DATASET CONTENT →
###
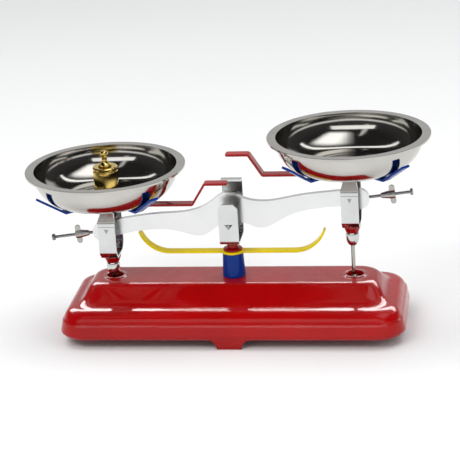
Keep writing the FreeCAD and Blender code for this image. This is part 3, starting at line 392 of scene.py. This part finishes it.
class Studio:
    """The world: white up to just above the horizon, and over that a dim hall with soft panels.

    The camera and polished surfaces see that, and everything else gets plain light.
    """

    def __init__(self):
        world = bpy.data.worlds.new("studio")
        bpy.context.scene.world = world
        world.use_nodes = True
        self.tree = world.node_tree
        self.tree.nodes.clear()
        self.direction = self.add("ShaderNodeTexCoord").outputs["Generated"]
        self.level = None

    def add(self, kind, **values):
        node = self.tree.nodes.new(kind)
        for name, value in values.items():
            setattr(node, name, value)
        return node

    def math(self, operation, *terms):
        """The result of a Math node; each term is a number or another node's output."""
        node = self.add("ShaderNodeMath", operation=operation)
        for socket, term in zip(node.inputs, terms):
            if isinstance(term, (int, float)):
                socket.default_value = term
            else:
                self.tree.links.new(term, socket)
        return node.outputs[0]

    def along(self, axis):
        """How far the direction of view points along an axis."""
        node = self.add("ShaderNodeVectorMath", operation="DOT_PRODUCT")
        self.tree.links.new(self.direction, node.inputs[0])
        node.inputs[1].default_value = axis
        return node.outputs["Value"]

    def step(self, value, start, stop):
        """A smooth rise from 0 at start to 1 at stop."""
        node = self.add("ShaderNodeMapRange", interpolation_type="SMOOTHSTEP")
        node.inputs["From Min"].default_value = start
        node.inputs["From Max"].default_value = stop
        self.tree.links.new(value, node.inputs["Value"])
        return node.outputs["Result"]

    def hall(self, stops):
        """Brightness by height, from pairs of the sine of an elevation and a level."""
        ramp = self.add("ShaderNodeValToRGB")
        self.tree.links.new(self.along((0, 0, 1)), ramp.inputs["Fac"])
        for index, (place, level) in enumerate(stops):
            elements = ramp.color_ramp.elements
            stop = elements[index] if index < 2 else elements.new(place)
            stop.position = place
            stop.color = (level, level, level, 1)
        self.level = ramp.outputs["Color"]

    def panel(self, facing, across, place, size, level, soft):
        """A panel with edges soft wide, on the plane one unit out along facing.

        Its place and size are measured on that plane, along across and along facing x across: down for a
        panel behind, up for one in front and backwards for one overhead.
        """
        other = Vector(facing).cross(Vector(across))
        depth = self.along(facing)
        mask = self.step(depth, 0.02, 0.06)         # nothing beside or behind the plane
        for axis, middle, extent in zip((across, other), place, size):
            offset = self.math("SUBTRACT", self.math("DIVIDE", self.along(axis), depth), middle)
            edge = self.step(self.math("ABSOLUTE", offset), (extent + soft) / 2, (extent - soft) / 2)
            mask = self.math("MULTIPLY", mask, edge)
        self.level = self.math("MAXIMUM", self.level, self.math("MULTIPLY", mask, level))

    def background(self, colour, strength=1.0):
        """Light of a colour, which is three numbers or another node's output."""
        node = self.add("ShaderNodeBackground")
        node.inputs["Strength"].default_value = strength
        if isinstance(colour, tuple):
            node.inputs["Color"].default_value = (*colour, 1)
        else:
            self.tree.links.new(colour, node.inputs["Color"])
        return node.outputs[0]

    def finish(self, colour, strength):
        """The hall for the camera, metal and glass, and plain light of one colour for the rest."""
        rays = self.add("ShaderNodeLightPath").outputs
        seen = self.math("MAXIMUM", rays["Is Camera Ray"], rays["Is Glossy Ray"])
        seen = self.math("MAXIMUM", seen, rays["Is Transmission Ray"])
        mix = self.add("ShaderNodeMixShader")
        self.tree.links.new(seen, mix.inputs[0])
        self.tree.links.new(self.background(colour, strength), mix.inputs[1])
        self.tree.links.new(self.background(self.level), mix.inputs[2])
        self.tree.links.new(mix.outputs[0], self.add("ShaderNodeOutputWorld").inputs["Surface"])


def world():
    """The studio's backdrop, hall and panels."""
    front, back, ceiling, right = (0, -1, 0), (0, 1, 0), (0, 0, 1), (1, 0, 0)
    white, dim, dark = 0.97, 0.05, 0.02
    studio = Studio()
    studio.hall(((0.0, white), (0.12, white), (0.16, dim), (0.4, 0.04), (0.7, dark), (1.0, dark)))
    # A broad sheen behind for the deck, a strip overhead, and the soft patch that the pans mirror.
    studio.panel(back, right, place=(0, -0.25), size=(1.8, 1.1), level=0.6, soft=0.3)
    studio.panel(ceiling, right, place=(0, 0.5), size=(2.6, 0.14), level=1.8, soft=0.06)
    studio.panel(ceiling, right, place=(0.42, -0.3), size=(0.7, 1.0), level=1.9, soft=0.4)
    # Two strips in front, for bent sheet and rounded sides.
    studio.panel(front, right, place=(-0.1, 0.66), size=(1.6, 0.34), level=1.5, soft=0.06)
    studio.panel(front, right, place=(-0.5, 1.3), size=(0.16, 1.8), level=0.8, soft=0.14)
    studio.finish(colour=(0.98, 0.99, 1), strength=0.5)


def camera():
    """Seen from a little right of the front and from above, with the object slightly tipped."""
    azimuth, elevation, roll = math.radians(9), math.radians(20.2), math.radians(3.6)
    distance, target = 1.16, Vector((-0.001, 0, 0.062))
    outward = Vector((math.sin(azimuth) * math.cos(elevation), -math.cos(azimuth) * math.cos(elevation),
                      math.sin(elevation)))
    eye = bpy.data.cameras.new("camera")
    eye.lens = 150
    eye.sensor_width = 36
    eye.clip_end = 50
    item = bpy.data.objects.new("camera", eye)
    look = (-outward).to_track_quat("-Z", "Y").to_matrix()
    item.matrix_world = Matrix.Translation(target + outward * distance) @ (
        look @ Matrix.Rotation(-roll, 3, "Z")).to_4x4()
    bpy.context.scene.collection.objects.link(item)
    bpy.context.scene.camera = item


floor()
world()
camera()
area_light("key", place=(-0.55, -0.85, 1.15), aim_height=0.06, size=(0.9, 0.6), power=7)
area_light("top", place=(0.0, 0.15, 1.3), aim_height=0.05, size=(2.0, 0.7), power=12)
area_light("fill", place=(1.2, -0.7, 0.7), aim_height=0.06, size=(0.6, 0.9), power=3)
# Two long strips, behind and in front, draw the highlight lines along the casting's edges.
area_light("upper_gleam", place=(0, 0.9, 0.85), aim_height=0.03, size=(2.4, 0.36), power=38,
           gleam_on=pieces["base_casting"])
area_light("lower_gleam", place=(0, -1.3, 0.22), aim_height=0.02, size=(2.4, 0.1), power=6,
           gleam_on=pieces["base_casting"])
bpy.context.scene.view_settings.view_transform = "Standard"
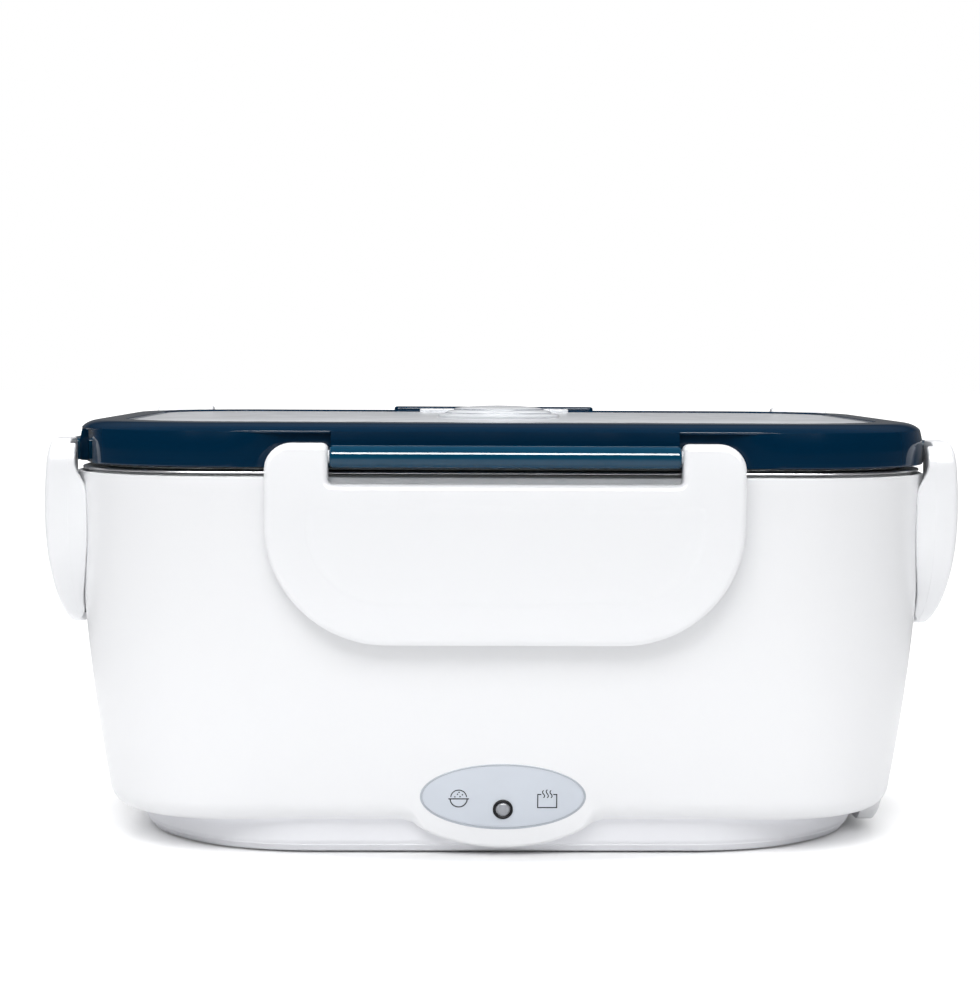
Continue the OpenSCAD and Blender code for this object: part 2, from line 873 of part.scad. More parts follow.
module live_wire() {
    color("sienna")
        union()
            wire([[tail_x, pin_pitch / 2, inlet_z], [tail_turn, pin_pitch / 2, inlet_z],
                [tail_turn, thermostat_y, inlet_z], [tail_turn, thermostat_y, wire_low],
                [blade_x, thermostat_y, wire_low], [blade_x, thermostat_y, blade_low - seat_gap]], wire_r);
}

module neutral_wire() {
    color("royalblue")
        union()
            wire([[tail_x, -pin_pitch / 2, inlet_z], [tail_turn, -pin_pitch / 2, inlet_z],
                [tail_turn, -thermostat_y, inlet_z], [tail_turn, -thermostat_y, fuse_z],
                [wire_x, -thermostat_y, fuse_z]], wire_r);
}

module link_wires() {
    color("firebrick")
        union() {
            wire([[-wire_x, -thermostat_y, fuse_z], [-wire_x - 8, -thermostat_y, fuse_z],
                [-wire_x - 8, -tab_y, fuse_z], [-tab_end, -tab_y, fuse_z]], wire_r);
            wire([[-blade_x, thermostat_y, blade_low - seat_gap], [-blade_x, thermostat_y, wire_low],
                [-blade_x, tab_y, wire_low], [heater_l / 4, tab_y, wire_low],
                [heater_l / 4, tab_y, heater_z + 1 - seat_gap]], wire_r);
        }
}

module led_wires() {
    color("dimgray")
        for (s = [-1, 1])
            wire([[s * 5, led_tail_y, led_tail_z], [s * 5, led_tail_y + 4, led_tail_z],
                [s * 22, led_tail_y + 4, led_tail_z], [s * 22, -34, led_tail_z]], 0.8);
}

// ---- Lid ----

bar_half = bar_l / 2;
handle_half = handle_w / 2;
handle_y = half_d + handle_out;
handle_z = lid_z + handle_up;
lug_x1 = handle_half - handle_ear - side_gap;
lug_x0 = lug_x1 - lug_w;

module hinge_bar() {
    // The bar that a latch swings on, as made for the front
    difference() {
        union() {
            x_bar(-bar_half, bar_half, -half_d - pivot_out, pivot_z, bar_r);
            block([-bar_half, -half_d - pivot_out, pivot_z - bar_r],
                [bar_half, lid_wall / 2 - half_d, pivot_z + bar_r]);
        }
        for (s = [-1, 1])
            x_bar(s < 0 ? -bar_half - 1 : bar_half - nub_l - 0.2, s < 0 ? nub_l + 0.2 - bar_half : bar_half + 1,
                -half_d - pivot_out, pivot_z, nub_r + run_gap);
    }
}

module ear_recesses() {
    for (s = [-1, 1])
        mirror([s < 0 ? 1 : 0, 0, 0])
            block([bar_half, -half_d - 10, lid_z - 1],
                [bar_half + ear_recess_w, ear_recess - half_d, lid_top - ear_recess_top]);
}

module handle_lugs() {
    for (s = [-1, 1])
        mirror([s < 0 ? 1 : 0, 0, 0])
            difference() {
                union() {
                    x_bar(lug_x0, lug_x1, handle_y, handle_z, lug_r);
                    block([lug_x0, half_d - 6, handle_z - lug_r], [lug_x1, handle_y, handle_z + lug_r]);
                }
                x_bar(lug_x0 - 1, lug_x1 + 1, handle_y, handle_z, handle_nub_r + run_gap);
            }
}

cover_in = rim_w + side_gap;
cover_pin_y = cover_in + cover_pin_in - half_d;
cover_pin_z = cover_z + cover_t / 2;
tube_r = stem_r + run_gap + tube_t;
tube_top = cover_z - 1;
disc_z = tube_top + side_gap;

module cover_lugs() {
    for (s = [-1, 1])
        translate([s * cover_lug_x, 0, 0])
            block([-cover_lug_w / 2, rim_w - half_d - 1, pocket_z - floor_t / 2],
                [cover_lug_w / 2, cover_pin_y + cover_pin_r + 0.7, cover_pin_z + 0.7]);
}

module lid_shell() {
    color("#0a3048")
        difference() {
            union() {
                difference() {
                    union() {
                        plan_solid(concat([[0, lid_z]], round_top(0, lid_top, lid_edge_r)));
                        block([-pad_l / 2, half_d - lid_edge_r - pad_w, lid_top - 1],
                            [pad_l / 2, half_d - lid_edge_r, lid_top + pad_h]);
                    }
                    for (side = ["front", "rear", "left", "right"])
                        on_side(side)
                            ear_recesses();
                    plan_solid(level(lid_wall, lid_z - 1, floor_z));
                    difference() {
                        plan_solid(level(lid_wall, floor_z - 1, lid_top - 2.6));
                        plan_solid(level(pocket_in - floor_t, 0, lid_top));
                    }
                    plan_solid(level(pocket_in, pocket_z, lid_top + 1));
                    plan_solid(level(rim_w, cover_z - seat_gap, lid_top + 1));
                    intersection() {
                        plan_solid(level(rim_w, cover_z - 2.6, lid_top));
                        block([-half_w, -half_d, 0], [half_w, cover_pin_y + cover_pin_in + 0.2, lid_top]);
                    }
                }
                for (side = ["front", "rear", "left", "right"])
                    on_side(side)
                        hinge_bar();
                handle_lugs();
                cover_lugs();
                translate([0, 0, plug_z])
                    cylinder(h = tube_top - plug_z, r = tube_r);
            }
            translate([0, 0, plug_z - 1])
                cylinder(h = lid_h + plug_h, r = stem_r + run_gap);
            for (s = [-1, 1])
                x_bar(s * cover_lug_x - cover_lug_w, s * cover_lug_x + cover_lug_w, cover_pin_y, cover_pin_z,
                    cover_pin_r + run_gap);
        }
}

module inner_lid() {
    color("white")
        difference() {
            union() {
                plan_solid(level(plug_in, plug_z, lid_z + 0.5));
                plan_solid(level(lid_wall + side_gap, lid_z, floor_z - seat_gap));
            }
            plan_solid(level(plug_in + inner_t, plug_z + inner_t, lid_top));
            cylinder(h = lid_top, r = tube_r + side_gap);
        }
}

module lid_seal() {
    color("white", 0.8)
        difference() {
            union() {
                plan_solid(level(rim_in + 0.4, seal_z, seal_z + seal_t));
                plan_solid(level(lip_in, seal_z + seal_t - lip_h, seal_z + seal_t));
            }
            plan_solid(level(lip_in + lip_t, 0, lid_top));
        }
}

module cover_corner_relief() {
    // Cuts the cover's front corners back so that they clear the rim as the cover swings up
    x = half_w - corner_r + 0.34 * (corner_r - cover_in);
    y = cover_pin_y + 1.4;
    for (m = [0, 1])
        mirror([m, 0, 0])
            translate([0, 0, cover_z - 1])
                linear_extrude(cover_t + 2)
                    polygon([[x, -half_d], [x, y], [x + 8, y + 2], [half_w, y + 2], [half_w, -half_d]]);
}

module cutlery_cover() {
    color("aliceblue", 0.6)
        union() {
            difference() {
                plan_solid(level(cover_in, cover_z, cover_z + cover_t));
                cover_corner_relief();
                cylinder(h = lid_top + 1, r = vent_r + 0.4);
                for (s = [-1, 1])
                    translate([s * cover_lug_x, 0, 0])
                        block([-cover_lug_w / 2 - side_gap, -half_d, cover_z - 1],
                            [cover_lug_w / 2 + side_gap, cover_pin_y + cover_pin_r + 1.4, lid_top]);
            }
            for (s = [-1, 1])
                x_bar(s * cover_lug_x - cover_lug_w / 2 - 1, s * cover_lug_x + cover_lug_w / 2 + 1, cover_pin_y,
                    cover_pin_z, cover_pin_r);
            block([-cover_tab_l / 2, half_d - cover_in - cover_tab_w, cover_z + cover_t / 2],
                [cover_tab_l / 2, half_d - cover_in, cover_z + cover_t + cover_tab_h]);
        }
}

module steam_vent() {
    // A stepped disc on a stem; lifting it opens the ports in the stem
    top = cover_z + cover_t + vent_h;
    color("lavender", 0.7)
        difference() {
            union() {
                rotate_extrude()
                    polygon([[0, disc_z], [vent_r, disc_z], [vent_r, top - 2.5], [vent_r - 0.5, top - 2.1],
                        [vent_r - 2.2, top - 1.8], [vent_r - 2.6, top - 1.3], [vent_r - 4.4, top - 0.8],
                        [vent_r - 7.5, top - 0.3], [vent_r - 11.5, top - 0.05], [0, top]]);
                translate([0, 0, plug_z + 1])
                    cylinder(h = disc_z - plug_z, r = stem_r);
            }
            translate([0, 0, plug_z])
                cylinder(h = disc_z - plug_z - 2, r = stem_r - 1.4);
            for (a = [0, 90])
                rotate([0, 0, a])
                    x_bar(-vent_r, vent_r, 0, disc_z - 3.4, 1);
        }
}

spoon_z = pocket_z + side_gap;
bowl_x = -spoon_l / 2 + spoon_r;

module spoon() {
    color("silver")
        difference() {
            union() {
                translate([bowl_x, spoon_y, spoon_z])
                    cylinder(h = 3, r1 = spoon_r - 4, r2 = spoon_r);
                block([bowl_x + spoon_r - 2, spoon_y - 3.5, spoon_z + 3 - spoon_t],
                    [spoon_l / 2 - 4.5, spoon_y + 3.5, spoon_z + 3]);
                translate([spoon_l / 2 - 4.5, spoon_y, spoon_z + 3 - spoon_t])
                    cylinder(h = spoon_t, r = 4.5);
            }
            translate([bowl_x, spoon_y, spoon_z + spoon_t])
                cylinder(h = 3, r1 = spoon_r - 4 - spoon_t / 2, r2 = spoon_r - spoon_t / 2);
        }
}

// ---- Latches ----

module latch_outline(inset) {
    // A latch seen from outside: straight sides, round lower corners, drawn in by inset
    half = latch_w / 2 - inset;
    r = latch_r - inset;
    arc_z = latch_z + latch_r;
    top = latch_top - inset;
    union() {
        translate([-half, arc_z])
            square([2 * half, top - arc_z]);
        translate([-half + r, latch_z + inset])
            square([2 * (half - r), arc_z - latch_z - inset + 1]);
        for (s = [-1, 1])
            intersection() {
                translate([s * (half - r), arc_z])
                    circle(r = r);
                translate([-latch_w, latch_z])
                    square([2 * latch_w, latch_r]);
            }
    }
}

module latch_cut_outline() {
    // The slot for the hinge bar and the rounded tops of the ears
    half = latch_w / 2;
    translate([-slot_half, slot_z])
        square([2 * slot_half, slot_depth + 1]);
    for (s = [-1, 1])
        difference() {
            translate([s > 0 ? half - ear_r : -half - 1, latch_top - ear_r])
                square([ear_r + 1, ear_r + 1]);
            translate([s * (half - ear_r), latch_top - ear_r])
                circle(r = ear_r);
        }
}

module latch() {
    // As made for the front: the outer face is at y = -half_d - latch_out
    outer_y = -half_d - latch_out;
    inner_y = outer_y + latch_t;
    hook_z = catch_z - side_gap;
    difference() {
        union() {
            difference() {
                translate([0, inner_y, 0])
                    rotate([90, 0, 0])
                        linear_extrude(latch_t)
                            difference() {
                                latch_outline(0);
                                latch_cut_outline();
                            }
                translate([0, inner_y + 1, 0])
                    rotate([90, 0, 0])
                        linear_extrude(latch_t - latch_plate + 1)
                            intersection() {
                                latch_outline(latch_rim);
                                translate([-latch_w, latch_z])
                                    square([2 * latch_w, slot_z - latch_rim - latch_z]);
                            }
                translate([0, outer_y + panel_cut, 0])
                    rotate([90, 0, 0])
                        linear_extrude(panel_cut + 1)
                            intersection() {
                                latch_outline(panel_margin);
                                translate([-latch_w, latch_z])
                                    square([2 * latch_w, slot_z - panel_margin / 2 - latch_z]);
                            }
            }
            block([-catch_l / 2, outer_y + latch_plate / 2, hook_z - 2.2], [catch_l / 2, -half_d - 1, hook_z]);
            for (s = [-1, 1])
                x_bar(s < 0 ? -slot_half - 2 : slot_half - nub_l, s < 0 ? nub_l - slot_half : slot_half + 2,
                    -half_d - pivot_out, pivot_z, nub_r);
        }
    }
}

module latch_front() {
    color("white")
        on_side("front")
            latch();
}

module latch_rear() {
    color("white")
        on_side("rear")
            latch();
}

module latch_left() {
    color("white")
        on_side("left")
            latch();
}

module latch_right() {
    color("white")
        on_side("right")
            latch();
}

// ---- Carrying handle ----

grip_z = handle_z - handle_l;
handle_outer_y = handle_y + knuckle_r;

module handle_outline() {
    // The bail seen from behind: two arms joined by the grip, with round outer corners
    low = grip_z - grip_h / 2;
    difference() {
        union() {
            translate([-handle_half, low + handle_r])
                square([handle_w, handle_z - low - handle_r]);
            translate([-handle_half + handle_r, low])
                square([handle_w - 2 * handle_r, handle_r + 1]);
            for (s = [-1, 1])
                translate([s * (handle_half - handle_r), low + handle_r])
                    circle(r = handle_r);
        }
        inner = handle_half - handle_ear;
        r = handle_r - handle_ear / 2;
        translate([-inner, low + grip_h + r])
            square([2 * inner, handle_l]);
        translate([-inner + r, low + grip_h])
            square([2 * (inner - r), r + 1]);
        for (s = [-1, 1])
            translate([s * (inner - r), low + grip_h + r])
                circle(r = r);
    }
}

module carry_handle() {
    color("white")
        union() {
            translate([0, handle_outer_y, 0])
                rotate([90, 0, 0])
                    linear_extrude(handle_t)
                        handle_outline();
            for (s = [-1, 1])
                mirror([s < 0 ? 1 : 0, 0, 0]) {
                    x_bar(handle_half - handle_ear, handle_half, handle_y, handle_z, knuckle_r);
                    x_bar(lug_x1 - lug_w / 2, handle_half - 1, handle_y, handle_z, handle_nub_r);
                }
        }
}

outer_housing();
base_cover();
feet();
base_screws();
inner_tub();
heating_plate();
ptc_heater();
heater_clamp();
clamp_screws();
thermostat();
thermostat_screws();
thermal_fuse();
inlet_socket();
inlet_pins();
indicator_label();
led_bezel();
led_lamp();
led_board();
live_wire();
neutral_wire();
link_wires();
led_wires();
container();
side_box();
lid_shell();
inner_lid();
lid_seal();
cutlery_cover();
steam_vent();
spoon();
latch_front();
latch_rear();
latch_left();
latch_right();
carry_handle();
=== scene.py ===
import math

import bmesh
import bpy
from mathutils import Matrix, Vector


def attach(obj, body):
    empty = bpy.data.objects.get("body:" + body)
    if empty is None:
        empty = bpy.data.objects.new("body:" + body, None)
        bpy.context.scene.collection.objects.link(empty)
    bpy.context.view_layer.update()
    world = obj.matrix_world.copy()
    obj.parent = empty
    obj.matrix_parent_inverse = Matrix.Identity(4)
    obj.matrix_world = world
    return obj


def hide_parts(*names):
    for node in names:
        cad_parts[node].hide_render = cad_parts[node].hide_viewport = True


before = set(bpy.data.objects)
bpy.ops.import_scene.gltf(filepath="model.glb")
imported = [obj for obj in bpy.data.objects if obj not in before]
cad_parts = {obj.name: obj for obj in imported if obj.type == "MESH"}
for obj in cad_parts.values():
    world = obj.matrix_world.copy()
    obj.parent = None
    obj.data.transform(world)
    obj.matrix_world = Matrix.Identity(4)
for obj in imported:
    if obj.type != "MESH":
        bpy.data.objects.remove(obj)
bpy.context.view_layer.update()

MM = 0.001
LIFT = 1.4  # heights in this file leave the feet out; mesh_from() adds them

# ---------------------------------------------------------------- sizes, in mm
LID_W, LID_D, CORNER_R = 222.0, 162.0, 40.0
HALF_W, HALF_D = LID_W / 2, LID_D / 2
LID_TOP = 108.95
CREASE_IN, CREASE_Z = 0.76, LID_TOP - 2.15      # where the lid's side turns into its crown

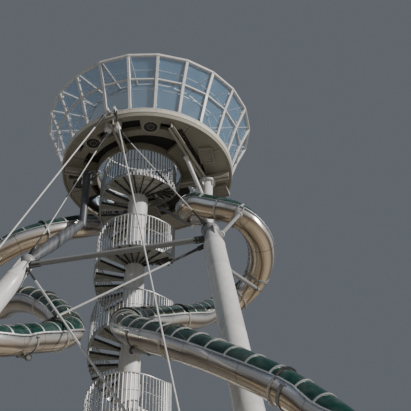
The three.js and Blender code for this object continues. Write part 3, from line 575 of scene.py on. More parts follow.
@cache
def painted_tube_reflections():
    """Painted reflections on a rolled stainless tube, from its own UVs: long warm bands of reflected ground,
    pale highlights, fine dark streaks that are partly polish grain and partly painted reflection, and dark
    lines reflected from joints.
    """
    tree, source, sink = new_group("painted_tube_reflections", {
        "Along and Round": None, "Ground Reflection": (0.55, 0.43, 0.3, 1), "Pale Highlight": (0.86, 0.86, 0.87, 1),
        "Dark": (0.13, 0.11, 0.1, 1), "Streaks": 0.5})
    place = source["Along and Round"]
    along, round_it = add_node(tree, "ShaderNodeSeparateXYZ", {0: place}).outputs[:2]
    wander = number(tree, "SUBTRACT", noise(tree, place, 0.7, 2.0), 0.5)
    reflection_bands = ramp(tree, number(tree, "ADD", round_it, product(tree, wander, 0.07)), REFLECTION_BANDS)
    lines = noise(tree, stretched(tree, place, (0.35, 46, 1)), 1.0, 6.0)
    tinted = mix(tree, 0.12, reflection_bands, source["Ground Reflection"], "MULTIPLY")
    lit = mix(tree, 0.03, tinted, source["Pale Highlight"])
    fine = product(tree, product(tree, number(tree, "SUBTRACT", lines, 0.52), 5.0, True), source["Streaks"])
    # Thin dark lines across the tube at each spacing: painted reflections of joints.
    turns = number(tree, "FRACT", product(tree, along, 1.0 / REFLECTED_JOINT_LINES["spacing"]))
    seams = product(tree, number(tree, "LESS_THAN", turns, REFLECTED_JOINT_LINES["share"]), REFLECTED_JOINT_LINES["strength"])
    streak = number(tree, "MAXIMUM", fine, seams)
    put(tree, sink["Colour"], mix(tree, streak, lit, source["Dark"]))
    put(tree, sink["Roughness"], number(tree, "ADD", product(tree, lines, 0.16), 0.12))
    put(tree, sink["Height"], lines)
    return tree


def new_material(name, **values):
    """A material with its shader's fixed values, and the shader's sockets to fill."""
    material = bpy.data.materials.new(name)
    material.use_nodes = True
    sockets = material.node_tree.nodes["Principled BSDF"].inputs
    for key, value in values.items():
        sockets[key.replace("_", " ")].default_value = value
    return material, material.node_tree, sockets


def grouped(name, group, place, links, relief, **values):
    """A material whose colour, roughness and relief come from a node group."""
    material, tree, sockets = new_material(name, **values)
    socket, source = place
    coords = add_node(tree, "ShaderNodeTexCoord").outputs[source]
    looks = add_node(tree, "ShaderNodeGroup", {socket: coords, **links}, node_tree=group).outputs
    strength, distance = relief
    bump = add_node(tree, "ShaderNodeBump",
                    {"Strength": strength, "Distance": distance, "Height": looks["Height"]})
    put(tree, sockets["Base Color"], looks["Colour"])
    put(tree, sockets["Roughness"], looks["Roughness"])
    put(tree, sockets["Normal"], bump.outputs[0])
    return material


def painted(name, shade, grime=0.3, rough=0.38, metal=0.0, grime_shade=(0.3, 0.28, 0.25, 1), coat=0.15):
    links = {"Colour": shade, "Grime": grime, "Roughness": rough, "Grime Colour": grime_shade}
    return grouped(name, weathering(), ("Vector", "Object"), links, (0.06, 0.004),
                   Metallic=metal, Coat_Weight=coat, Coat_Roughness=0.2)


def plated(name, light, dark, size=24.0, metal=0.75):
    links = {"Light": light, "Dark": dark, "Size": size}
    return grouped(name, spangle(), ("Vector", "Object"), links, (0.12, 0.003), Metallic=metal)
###
REQUEST → Where a line contains the string "names", extract that line.

RESPONSE TO THE EXERCISE →
def hide_parts(*names):
    for node in names:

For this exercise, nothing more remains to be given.